Sleep Deprivation Leads to Unhealthy Snacking of Sweet and Fatty Foods

It's all linked to the smell-processing neural pathway, says a new study.

You've most likely heard, or read in a health and diet magazine, that sleep deprivation leads to unhealthy eating habits: consuming more fatty and sweet foods.

Now, researchers have the answer as to why this happens: undersleeping influences the exact same smell-processing neural pathway that smoking marijuana does. 

Thorsten Kahnt, a neurologist at Northwestern University's Feinberg School of Medicine in Chicago, worked on this study with his team. The research was published in eLife earlier this month.

RELATED: THE MIND AFTER MIDNIGHT: WHERE DO YOU GO WHEN YOU GO TO SLEEP?

Sleep, the brain, and eating

Kahnt and his team were inspired by previous research on the subject. This research linked sleep deprivation to an increased number of molecules in the endocannabinoid system. This is a complex system of neurotransmitters that are affected by marijuana as well. 

This is the part of the brain that influences how the brain processes smell. And, smell is linked to eating.

Sleep Deprivation Leads to Unhealthy Snacking of Sweet and Fatty Foods
Pink sugar cookies. Source: Marco Verch/Flickr

Up until Kahnt's research, these tests had only been carried out in mice. So, he and his team decided to try it out on humans to find out if the effects were the same. 

The research involved 25 volunteers who were divided into two groups and were asked to sleep either four hours or eight hours per night for a month. After four weeks, the teams were asked to swap and sleep the opposite amount of time than the previous month. After each night, every person's blood was drawn.

Even though those who slept fewer hours did not report signs of more hunger, but when they were offered a buffet meal, for example, they selected foods that had higher amounts of calories than the fully rested people. 

Furthermore, those who were sleep-deprived had more of a specific molecule in their blood, which most likely acts on endocannabinoid receptors. 

The researchers then looked at the exchange of information between the insula — the part of the brain that regulates our food intake — and the piriform cortex.
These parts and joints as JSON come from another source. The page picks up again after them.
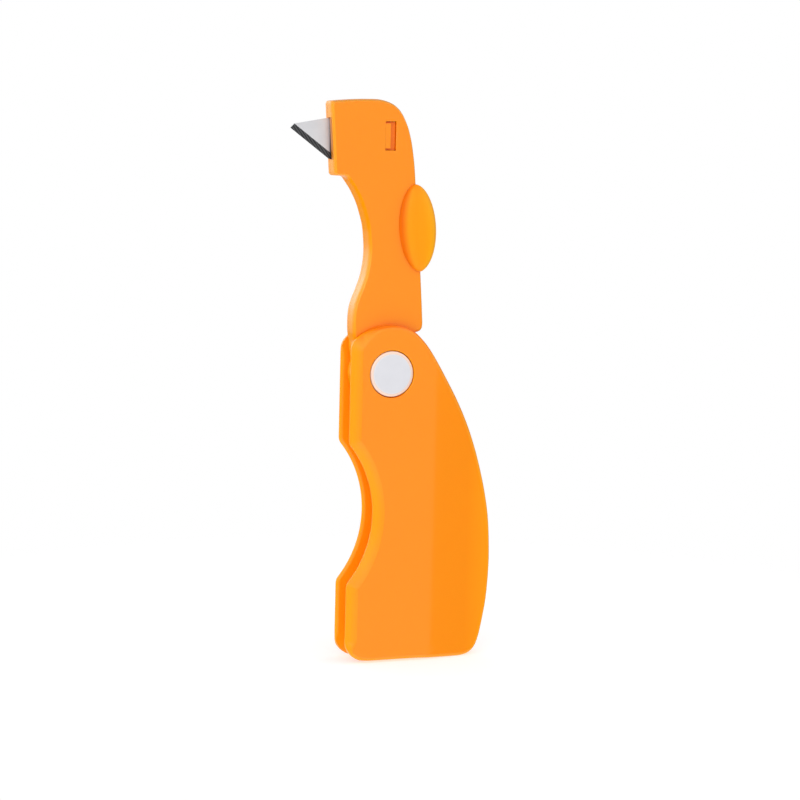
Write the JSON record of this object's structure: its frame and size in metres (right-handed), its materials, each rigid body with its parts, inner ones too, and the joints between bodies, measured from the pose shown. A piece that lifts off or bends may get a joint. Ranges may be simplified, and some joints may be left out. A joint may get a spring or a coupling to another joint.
{
  "type": "folding deburring tool",
  "caption": "Folding pocket deburring tool: a two-shell handle with a finger scallop carries a goose-necked arm with a small angled steel blade and an oval thumb pad.",
  "frame": {"origin": "at the centre of the pivot cap's outer face on the near side, which is flush with the near handle face; the pivot axis runs along Y through it", "axes": "+Z along the handle towards the head with the tool open, +X towards the tool's back, -X towards the blade and the open slot, +Y out of the far handle face (the screw side)"},
  "size_m": [0.0595, 0.0114, 0.1514],
  "materials": {
    "orange_plastic": "glossy moulded",
    "pad_plastic": "glossy moulded",
    "holder_plastic": "glossy moulded",
    "pivot_cap": "satin",
    "washer_plastic": "matt",
    "blade_steel": "ground",
    "spring_steel": "tempered",
    "fastener_steel": "zinc plated"
  },
  "bodies": {
    "handle": {"handle_shell_near": "orange_plastic", "handle_shell_far": "orange_plastic", "pivot_barrel": "pivot_cap", "pivot_screw": "pivot_cap", "pivot_washer_near": "washer_plastic", "pivot_washer_far": "washer_plastic", "handle_screw_upper": "fastener_steel", "handle_screw_middle": "fastener_steel", "handle_screw_lower": "fastener_steel", "fold_stop_pin": "fastener_steel", "spring_anchor_pin": "fastener_steel", "detent_spring": "spring_steel"},
    "arm": {"arm_shell_near": "orange_plastic", "arm_shell_far": "orange_plastic", "thumb_pad": "pad_plastic", "arm_screw_upper": "fastener_steel", "arm_screw_lower": "fastener_steel", "blade_holder": "holder_plastic", "blade": "blade_steel"},
    "latch": {"latch_finger": "holder_plastic"}
  },
  "joints": [
    {"name": "arm_fold", "type": "hinge", "parent": "handle", "child": "arm", "pos_m": [0, 0, 0], "axis": [0, -1, 0], "range_deg": [0, 177]},
    {"name": "latch_press", "type": "hinge", "parent": "arm", "child": "latch", "pos_m": [-0.0089, 0.00425, 0.0632], "axis": [0, 0, 1], "range_deg": [0, 6]}
  ]
}
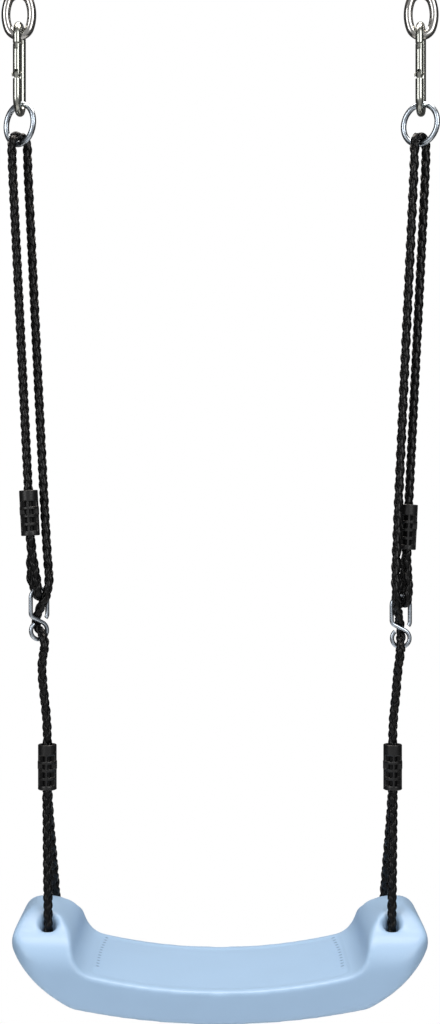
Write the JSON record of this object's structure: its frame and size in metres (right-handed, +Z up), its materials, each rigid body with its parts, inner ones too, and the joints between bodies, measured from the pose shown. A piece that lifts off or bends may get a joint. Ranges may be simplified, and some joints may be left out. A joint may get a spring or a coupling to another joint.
{
  "type": "playground swing",
  "caption": "Playground swing: a moulded plastic seat with raised ends on two plaited ropes with height adjusters, rings, snap hooks and hanger links.",
  "frame": {"origin": "midway between the two points where the hanger links bear on the beam's hooks", "axes": "+X to the right seen from the front, -Y the front, +Z up along the ropes"},
  "size_m": [0.4634, 0.164, 1.0705],
  "materials": {
    "blue_plastic": "satin",
    "black_plastic": "matte",
    "black_rope": "plaited",
    "zinc_steel": "zinc plated",
    "polished_steel": "polished",
    "bright_steel": "bright"
  },
  "bodies": {
    "hanger_links": {"left_hanger_link": "bright_steel", "right_hanger_link": "bright_steel"},
    "left_hook": {"left_snap_hook": "polished_steel", "left_gate_pin": "polished_steel"},
    "left_gate": {"left_gate": "polished_steel", "left_gate_spring": "polished_steel"},
    "left_ring": {"left_ring": "zinc_steel", "left_ring_rope": "black_rope"},
    "left_adjuster": {"left_adjuster_hook": "zinc_steel", "left_upper_ferrule": "black_plastic", "left_rope_eye": "black_rope", "left_hook_rope": "black_rope"},
    "left_drop": {"left_lower_rope": "black_rope", "left_lower_ferrule": "black_plastic"},
    "right_hook": {"right_snap_hook": "polished_steel", "right_gate_pin": "polished_steel"},
    "right_gate": {"right_gate": "polished_steel", "right_gate_spring": "polished_steel"},
    "right_ring": {"right_ring": "zinc_steel", "right_ring_rope": "black_rope"},
    "right_adjuster": {"right_adjuster_hook": "zinc_steel", "right_upper_ferrule": "black_plastic", "right_rope_eye": "black_rope", "right_hook_rope": "black_rope"},
    "right_drop": {"right_lower_rope": "black_rope", "right_lower_ferrule": "black_plastic"},
    "seat": {"seat": "blue_plastic", "left_seat_loop": "black_rope", "right_seat_loop": "black_rope"}
  },
  "joints": [
    {"name": "left_swing", "type": "hinge", "parent": "hanger_links", "child": "left_hook", "pos_m": [-0.2132, 0, -0.03925], "axis": [1, 0, 0], "range_deg": [-55, 55]},
    {"name": "left_gate_turn", "type": "hinge", "parent": "left_hook", "child": "left_gate", "pos_m": [-0.21333, -0.01398, -0.084], "axis": [-0.9986, 0.0523, 0], "range_deg": [0, 22], "stiffness_Nm_per_rad": 0.05, "springref_deg": -34.38},
    {"name": "left_ring_tilt", "type": "hinge", "parent": "left_hook", "child": "left_ring", "pos_m": [-0.2126, 0, -0.1063], "axis": [1, 0, 0], "range_deg": [-30, 30]},
    {"name": "left_height_adjust", "type": "slide", "parent": "left_ring", "child": "left_adjuster", "axis": [0, 0, 1], "range_m": [-0.03, 0.1], "deforming": ["left_ring_rope"]},
    {"name": "left_rope_drop", "type": "slide", "parent": "left_adjuster", "child": "left_drop", "axis": [0, 0, 1], "range_m": [-0.2, 0.06], "deforming": ["left_lower_rope"]},
    {"name": "right_swing", "type": "hinge", "parent": "hanger_links", "child": "right_hook", "pos_m": [0.2132, 0, -0.03925], "axis": [1, 0, 0], "range_deg": [-55, 55]},
    {"name": "right_gate_turn", "type": "hinge", "parent": "right_hook", "child": "right_gate", "pos_m": [0.20965, -0.01364, -0.084], "axis": [-0.9744, 0.225, 0], "range_deg": [0, 22], "stiffness_Nm_per_rad": 0.05, "springref_deg": -34.38},
    {"name": "right_ring_tilt", "type": "hinge", "parent": "right_hook", "child": "right_ring", "pos_m": [0.2128, 0, -0.1063], "axis": [1, 0, 0], "range_deg": [-30, 30]},
    {"name": "right_height_adjust", "type": "slide", "parent": "right_ring", "child": "right_adjuster", "axis": [0, 0, 1], "range_m": [-0.03, 0.1], "deforming": ["right_ring_rope"]},
    {"name": "right_rope_drop", "type": "slide", "parent": "right_adjuster", "child": "right_drop", "axis": [0, 0, 1], "range_m": [-0.2, 0.06], "deforming": ["right_lower_rope"]},
    {"name": "seat_pitch", "type": "hinge", "parent": "left_drop", "child": "seat", "pos_m": [-0.183, 0, -0.838], "axis": [1, 0, 0], "range_deg": [-15, 15], "deforming": ["left_seat_loop", "right_seat_loop"]}
  ],
  "couplings": [
    {"joint": "right_swing", "follows": "left_swing", "ratio": 1},
    {"joint": "right_ring_tilt", "follows": "left_ring_tilt", "ratio": 1},
    {"joint": "right_height_adjust", "follows": "left_height_adjust", "ratio": 1},
    {"joint": "left_rope_drop", "follows": "left_height_adjust", "ratio": -2},
    {"joint": "right_rope_drop", "follows": "left_height_adjust", "ratio": -2}
  ]
}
They discovered that the sleep-deprived group showed less communication between these two parts of the brain.

The combination of the brain scan information and the desire to eat foods with higher calories may indicate the link between less sleep and food intake, according to the researchers. 

This research is useful for finding new approaches to treat eating disorders, stated Kahnt, as "it also really underscores the role that the sense of smell has in guiding food choices."

This study opens the door to further research on the matter. Kahnt and his team are now looking into how a person's food intake may be related to how their sense of smell changes during the space of a day.